start DATASET EXCERPT

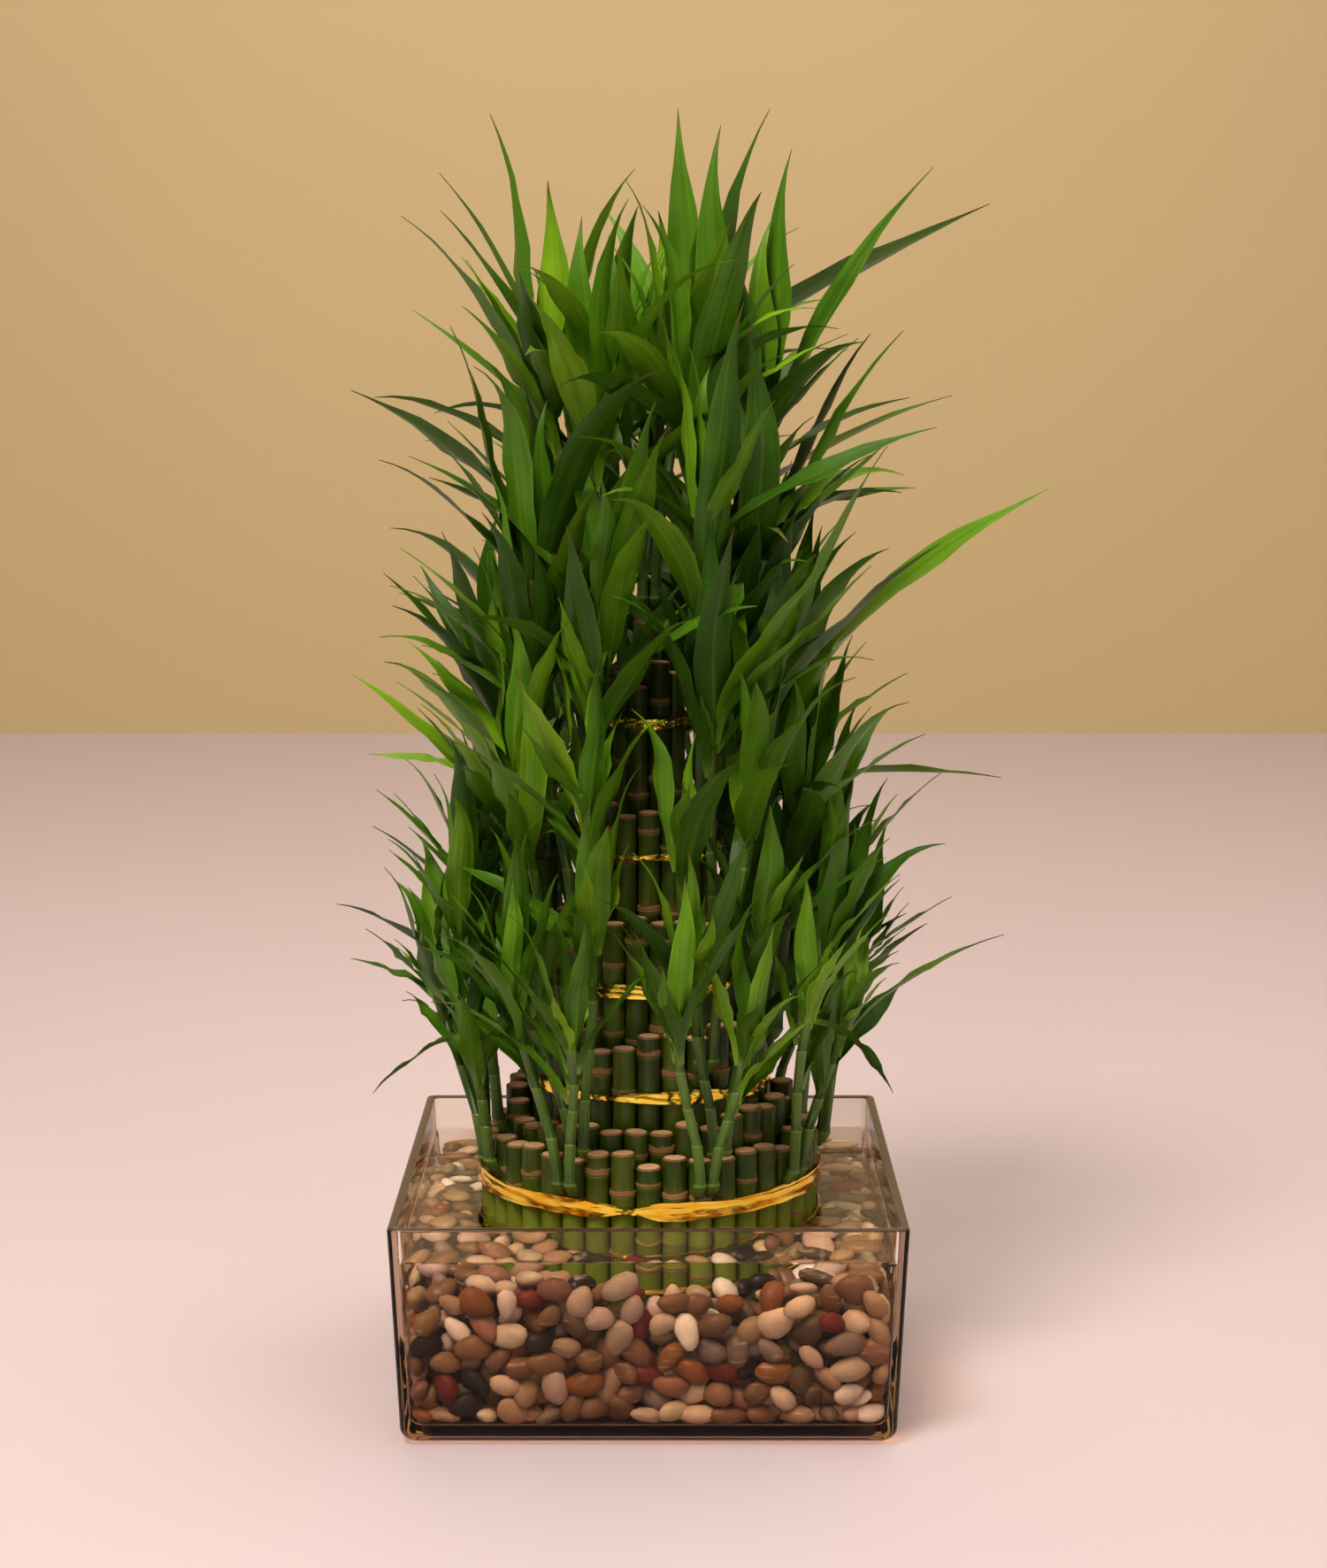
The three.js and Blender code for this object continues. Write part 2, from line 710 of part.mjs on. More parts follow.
function sheetOf(parts) {
  const triangles = parts.flatMap((part) => part.triangles);
  const edges = parts.flatMap((part) => part.edges);
  return { triangles: triangles.map(boxed), edges: edges.map(boxed), box: boxed(triangles.flat()).box };
}

// The corners of a blade's root, drawn in a little so that neighbours on one
// stem don't meet

function rootCorners({ root, below, left, right }) {
  return [below, left, root, right].map((corner) => corner.clone().lerp(root, BLADE.rootInset));
}

// A grown blade: the stalk between its root and first station, and its face

function bladeSheet(blade) {
  const [below, left, , right] = rootCorners(blade.site);
  const first = bladeSection(blade, blade.stations[0]);
  const stalk = quadSheet([
    [below, right, left, below],
    [first.keel, first.right, first.left, first.keel],
  ]);
  return sheetOf([stalk, bladeFace(blade)]);
}

function bladeFace(blade) {
  const sections = blade.stations.map((share) => bladeSection(blade, share));
  const rows = sections.map((section) => [section.left, section.middle, section.right]);
  return quadSheet([...rows, [blade.spine.getPoint(1)]]);
}

// A loop round three points of a blade, held off its faces and its edges

function sleeveLoop(left, middle, right, bottom, face, off, beside) {
  const side = right.clone().sub(left).normalize();
  const edges = [left.clone().addScaledVector(side, -beside), right.clone().addScaledVector(side, beside)];
  const above = [edges[0], middle, edges[1]].map((p) => p.clone().addScaledVector(face, off));
  const under = [edges[1], bottom, edges[0]].map((p) => p.clone().addScaledVector(face, -off));
  return [...above, ...under, above[0]];
}

// The closed sleeve that a new blade needs for itself. It is bare at the root
// where the blade is compared with others on its own stem.

function bladeSleeve(blade, bare) {
  const [below, left, root, right] = rootCorners(blade.site);
  const { face } = bladeSection(blade, blade.stations[0]);
  const [off, beside] = bare ? [0, 0] : [BLADE.clearance, BLADE.beside];
  const rows = [sleeveLoop(left, root, right, below, face, off, beside)];
  for (const share of blade.stations) {
    const at = bladeSection(blade, share);
    rows.push(sleeveLoop(at.left, at.middle, at.right, at.middle, at.face, BLADE.clearance, BLADE.beside));
  }
  const tip = blade.spine.getPoint(1).addScaledVector(blade.spine.getTangent(1), BLADE.beside);
  return sheetOf([quadSheet([...rows, [tip]])]);
}

// A closed sleeve round a stem, with a pointed cap

function stemSleeve(path) {
  const rows = STEM.rings.map((share) => {
    const centre = path.getPoint(share);
    const radius = stemRadius(share) + STEM.clearance;
    return Array.from({ length: STEM.sides + 1 }, (_, corner) => {
      const [x, y] = polar(radius, (corner / STEM.sides) * 2 * Math.PI, 0);
      return new THREE.Vector3(centre.x + x, centre.y + y, centre.z);
    });
  });
  const cap = path.getPoint(1);
  cap.z += STEM.clearance;
  return sheetOf([quadSheet([...rows, [cap]])]);
}

function segmentCrosses([p, q], [a, b, c]) {
  const ray = q.clone().sub(p);
  const ab = b.clone().sub(a);
  const ac = c.clone().sub(a);
  const h = ray.clone().cross(ac);
  const det = ab.dot(h);
  if (Math.abs(det) < 1e-9) return false;
  const s = p.clone().sub(a);
  const u = s.dot(h) / det;
  const k = s.cross(ab);
  const v = ray.dot(k) / det;
  const t = ac.dot(k) / det;
  return u >= 0 && v >= 0 && u + v <= 1 && t >= 0 && t <= 1;
}

function edgesHit(one, two) {
  const edges = one.edges.filter(({ box }) => box.intersectsBox(two.box));
  const triangles = two.triangles.filter(({ box }) => box.intersectsBox(one.box));
  const meets = (edge, tri) => edge.box.intersectsBox(tri.box) && segmentCrosses(edge.points, tri.points);
  return edges.some((edge) => triangles.some((tri) => meets(edge, tri)));
}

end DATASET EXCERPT

EXERCISE —
Restate the data above word for word, please.

RESULT OF THE TASK —
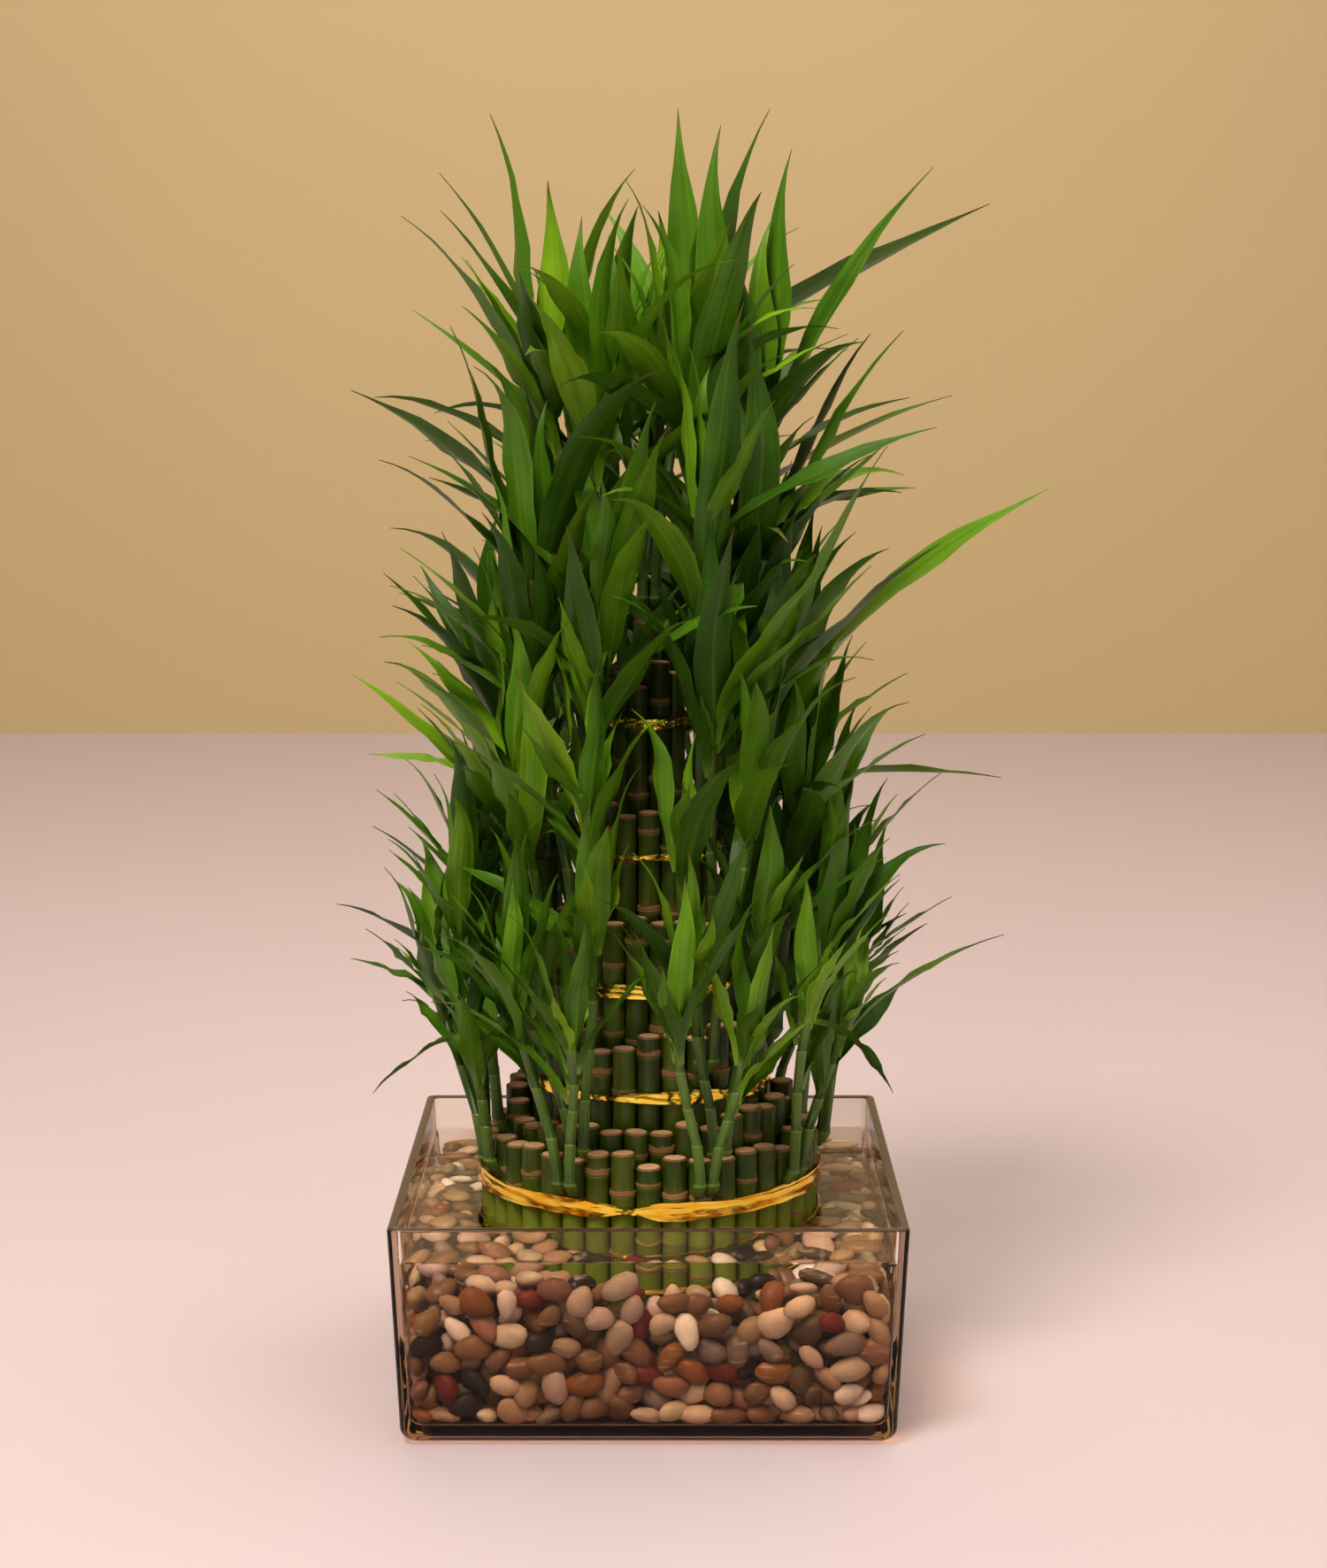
The three.js and Blender code for this object continues. Write part 2, from line 710 of part.mjs on. More parts follow.
function sheetOf(parts) {
  const triangles = parts.flatMap((part) => part.triangles);
  const edges = parts.flatMap((part) => part.edges);
  return { triangles: triangles.map(boxed), edges: edges.map(boxed), box: boxed(triangles.flat()).box };
}

// The corners of a blade's root, drawn in a little so that neighbours on one
// stem don't meet

function rootCorners({ root, below, left, right }) {
  return [below, left, root, right].map((corner) => corner.clone().lerp(root, BLADE.rootInset));
}

// A grown blade: the stalk between its root and first station, and its face

function bladeSheet(blade) {
  const [below, left, , right] = rootCorners(blade.site);
  const first = bladeSection(blade, blade.stations[0]);
  const stalk = quadSheet([
    [below, right, left, below],
    [first.keel, first.right, first.left, first.keel],
  ]);
  return sheetOf([stalk, bladeFace(blade)]);
}

function bladeFace(blade) {
  const sections = blade.stations.map((share) => bladeSection(blade, share));
  const rows = sections.map((section) => [section.left, section.middle, section.right]);
  return quadSheet([...rows, [blade.spine.getPoint(1)]]);
}

// A loop round three points of a blade, held off its faces and its edges

function sleeveLoop(left, middle, right, bottom, face, off, beside) {
  const side = right.clone().sub(left).normalize();
  const edges = [left.clone().addScaledVector(side, -beside), right.clone().addScaledVector(side, beside)];
  const above = [edges[0], middle, edges[1]].map((p) => p.clone().addScaledVector(face, off));
  const under = [edges[1], bottom, edges[0]].map((p) => p.clone().addScaledVector(face, -off));
  return [...above, ...under, above[0]];
}

// The closed sleeve that a new blade needs for itself. It is bare at the root
// where the blade is compared with others on its own stem.

function bladeSleeve(blade, bare) {
  const [below, left, root, right] = rootCorners(blade.site);
  const { face } = bladeSection(blade, blade.stations[0]);
  const [off, beside] = bare ? [0, 0] : [BLADE.clearance, BLADE.beside];
  const rows = [sleeveLoop(left, root, right, below, face, off, beside)];
  for (const share of blade.stations) {
    const at = bladeSection(blade, share);
    rows.push(sleeveLoop(at.left, at.middle, at.right, at.middle, at.face, BLADE.clearance, BLADE.beside));
  }
  const tip = blade.spine.getPoint(1).addScaledVector(blade.spine.getTangent(1), BLADE.beside);
  return sheetOf([quadSheet([...rows, [tip]])]);
}

// A closed sleeve round a stem, with a pointed cap

function stemSleeve(path) {
  const rows = STEM.rings.map((share) => {
    const centre = path.getPoint(share);
    const radius = stemRadius(share) + STEM.clearance;
    return Array.from({ length: STEM.sides + 1 }, (_, corner) => {
      const [x, y] = polar(radius, (corner / STEM.sides) * 2 * Math.PI, 0);
      return new THREE.Vector3(centre.x + x, centre.y + y, centre.z);
    });
  });
  const cap = path.getPoint(1);
  cap.z += STEM.clearance;
  return sheetOf([quadSheet([...rows, [cap]])]);
}

function segmentCrosses([p, q], [a, b, c]) {
  const ray = q.clone().sub(p);
  const ab = b.clone().sub(a);
  const ac = c.clone().sub(a);
  const h = ray.clone().cross(ac);
  const det = ab.dot(h);
  if (Math.abs(det) < 1e-9) return false;
  const s = p.clone().sub(a);
  const u = s.dot(h) / det;
  const k = s.cross(ab);
  const v = ray.dot(k) / det;
  const t = ac.dot(k) / det;
  return u >= 0 && v >= 0 && u + v <= 1 && t >= 0 && t <= 1;
}

function edgesHit(one, two) {
  const edges = one.edges.filter(({ box }) => box.intersectsBox(two.box));
  const triangles = two.triangles.filter(({ box }) => box.intersectsBox(one.box));
  const meets = (edge, tri) => edge.box.intersectsBox(tri.box) && segmentCrosses(edge.points, tri.points);
  return edges.some((edge) => triangles.some((tri) => meets(edge, tri)));
}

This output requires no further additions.